Extract and list every line that contains the word "parts".

* * * * * * * * *

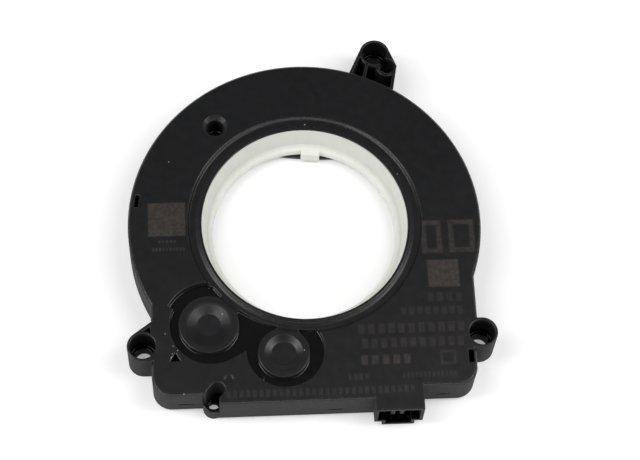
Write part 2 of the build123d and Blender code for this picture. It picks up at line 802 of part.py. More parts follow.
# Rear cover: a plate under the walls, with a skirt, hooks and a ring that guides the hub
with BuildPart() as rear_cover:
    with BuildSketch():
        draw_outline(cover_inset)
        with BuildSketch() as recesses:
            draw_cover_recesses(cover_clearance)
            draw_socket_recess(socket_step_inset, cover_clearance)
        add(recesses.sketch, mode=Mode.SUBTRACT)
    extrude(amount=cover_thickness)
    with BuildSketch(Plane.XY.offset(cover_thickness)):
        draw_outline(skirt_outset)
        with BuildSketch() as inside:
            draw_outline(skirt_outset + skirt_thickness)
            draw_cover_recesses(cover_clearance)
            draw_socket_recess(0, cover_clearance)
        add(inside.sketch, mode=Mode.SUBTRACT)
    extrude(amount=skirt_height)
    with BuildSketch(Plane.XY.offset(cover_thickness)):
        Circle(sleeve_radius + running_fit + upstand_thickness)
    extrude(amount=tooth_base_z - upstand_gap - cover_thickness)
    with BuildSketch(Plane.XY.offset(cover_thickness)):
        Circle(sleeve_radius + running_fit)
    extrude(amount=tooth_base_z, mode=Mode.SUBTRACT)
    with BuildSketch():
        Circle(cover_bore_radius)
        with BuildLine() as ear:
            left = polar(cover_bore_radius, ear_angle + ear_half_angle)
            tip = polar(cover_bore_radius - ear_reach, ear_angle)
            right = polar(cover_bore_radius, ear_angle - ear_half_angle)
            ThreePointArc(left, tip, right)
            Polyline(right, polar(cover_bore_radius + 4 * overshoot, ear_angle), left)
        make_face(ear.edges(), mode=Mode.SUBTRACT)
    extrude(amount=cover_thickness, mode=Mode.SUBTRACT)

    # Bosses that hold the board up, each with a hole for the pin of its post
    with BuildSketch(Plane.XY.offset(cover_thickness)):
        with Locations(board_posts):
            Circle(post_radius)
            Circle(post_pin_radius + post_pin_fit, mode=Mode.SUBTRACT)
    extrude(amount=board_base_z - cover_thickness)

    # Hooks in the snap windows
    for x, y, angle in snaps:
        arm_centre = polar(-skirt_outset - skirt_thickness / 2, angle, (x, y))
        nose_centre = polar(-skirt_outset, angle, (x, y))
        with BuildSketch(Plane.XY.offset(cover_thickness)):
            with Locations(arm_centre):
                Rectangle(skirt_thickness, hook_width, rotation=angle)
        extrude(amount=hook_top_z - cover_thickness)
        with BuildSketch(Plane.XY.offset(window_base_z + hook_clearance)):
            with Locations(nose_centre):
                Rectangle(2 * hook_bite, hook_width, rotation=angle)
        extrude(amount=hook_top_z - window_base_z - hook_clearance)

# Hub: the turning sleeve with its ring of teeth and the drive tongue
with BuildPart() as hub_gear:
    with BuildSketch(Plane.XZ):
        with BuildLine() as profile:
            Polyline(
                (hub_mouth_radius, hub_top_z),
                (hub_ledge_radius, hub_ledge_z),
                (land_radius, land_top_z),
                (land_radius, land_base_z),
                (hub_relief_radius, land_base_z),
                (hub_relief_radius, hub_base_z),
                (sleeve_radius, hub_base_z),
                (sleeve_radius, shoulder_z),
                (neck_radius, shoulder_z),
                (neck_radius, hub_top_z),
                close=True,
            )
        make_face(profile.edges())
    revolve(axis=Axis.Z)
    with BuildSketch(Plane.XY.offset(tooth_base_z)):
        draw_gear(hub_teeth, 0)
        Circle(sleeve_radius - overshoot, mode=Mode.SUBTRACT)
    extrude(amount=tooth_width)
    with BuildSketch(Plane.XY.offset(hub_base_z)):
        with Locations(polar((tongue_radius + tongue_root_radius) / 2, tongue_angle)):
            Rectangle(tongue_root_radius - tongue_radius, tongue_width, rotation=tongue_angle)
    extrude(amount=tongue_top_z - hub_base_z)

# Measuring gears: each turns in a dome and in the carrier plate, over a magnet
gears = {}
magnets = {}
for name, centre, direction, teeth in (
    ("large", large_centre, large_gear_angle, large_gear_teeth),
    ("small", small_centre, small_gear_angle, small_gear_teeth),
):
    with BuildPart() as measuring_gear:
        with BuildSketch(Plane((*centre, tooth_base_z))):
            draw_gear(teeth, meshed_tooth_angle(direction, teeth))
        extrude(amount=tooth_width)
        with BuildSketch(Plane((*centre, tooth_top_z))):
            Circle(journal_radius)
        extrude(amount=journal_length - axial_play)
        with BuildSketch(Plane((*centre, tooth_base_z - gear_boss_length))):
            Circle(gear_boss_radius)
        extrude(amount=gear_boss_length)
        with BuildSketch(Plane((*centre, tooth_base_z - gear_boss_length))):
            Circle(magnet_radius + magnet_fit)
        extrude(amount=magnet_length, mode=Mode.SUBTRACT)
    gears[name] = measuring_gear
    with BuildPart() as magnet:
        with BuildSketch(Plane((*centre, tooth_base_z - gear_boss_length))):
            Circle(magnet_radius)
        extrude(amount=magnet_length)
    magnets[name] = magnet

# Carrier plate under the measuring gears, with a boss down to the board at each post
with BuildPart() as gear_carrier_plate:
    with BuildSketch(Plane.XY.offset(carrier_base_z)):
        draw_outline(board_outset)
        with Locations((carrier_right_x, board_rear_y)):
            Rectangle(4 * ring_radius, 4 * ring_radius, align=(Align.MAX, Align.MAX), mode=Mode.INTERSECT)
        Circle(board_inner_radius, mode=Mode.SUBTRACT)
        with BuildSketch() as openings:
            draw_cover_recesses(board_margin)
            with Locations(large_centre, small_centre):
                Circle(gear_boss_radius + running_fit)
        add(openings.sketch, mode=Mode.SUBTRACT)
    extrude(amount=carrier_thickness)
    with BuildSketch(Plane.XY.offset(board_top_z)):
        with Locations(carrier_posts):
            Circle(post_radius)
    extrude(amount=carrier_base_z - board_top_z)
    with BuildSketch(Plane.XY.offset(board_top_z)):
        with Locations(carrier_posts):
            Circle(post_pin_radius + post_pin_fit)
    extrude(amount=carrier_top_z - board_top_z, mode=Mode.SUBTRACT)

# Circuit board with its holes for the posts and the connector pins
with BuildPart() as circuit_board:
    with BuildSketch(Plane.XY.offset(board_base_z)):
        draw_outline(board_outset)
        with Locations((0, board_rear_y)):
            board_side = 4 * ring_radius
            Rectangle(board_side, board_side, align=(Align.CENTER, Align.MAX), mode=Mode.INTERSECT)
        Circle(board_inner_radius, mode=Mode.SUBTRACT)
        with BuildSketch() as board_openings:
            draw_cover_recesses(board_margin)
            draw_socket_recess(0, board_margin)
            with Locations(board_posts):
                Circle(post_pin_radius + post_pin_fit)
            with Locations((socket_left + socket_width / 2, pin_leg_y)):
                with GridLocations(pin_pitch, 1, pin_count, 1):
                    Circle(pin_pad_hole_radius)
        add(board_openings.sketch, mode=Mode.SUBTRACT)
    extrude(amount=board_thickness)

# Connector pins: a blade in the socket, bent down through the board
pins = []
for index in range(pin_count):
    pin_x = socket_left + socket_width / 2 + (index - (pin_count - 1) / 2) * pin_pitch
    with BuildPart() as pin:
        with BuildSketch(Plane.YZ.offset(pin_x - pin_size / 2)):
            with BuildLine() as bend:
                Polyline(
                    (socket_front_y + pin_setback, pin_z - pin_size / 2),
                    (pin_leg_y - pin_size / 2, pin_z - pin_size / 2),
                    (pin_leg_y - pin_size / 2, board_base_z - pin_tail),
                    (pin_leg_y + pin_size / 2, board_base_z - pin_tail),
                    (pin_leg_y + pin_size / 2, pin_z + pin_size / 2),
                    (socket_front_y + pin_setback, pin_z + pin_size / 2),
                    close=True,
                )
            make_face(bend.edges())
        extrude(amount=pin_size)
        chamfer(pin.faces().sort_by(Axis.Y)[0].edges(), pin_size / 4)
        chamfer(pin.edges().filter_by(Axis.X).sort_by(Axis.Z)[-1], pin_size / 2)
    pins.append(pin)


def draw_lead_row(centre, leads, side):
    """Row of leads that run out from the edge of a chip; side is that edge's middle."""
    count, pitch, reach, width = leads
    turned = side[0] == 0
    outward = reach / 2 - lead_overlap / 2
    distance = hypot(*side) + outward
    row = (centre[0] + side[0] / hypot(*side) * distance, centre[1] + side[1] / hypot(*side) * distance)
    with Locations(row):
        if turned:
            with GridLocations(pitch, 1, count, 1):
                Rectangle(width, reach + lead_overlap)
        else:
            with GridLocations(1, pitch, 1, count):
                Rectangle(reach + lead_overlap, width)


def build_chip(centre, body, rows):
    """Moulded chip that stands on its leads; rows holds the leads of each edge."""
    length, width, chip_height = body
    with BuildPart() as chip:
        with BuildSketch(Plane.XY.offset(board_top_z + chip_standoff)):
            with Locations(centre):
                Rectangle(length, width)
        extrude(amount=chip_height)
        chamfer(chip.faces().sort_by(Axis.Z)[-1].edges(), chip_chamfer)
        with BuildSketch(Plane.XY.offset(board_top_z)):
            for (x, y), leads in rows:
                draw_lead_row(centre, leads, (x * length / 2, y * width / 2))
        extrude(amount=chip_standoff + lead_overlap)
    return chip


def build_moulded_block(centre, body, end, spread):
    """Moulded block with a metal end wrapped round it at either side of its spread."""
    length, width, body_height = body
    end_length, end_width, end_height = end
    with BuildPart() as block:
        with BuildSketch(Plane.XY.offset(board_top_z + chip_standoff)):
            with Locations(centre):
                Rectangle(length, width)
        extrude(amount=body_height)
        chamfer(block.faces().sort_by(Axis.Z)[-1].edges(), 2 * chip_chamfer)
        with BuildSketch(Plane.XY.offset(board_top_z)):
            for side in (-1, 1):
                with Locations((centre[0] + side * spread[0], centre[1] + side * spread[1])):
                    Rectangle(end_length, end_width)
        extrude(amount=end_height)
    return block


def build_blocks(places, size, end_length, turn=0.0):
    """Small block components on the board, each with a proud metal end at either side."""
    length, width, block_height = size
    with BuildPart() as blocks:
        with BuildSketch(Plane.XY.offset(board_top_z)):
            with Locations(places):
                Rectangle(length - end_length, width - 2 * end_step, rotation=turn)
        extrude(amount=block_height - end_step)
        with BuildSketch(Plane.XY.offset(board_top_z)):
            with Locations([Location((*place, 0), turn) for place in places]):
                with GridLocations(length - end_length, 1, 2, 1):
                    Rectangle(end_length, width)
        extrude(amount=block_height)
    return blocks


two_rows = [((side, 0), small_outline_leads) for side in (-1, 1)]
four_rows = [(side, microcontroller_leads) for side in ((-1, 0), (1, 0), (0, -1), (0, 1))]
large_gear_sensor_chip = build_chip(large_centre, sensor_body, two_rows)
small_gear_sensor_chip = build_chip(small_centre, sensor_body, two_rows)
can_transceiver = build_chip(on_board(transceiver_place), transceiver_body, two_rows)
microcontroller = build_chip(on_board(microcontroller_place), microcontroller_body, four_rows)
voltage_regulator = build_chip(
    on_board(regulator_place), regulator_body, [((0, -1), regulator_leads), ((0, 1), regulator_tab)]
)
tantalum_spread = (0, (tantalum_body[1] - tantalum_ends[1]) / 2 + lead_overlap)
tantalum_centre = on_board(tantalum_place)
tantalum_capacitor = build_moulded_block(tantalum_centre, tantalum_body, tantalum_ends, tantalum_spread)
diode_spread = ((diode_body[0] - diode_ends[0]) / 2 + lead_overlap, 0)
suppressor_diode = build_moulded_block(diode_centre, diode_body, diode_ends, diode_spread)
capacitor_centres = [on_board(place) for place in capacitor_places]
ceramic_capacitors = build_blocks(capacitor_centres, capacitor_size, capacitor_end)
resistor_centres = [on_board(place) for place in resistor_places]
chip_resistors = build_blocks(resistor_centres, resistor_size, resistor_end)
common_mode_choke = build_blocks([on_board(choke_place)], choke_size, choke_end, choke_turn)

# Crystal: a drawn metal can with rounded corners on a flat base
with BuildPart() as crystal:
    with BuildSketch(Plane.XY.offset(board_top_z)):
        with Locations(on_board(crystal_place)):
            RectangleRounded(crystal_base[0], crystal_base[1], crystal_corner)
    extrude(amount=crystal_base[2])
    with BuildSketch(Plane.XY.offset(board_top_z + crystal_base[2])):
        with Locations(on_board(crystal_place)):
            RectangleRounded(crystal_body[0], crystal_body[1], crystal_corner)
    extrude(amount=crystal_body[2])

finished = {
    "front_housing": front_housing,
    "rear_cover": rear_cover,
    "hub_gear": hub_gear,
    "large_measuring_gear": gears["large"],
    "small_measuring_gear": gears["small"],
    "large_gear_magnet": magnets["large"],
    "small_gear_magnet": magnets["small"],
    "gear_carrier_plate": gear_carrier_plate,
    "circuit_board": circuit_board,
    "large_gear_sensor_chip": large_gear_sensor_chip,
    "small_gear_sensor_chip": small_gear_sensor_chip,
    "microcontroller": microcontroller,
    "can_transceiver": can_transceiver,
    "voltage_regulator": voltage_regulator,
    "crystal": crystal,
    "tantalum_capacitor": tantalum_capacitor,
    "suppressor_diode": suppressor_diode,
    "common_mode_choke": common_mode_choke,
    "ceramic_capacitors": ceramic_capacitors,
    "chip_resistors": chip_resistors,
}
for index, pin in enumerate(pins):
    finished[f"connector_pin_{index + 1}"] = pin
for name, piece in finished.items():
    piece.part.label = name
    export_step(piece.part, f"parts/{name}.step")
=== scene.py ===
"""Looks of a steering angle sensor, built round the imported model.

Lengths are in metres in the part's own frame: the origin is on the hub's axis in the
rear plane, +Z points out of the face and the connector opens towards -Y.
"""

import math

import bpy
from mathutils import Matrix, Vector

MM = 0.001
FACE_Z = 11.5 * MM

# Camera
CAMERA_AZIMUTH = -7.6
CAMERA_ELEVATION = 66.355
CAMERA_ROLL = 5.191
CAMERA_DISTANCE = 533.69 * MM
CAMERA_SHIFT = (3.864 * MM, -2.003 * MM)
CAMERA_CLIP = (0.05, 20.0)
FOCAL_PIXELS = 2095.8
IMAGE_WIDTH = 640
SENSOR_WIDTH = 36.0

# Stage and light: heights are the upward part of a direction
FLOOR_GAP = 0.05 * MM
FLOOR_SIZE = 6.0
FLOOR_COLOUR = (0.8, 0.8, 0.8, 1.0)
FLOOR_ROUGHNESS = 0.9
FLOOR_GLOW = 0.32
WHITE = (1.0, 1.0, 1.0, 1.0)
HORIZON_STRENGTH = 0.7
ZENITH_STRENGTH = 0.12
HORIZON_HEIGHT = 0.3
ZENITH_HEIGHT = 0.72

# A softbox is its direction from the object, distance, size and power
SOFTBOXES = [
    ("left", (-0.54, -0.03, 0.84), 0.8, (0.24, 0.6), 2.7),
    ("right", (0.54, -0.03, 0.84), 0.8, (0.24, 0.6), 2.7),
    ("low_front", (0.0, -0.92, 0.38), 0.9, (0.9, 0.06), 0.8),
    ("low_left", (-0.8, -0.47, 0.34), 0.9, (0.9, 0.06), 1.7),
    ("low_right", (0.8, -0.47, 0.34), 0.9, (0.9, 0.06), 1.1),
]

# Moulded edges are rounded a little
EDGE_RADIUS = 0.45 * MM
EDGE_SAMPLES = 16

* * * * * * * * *

• **EXERCISE ANSWER**:
Write part 2 of the build123d and Blender code for this picture. It picks up at line 802 of part.py. More parts follow.
    export_step(piece.part, f"parts/{name}.step")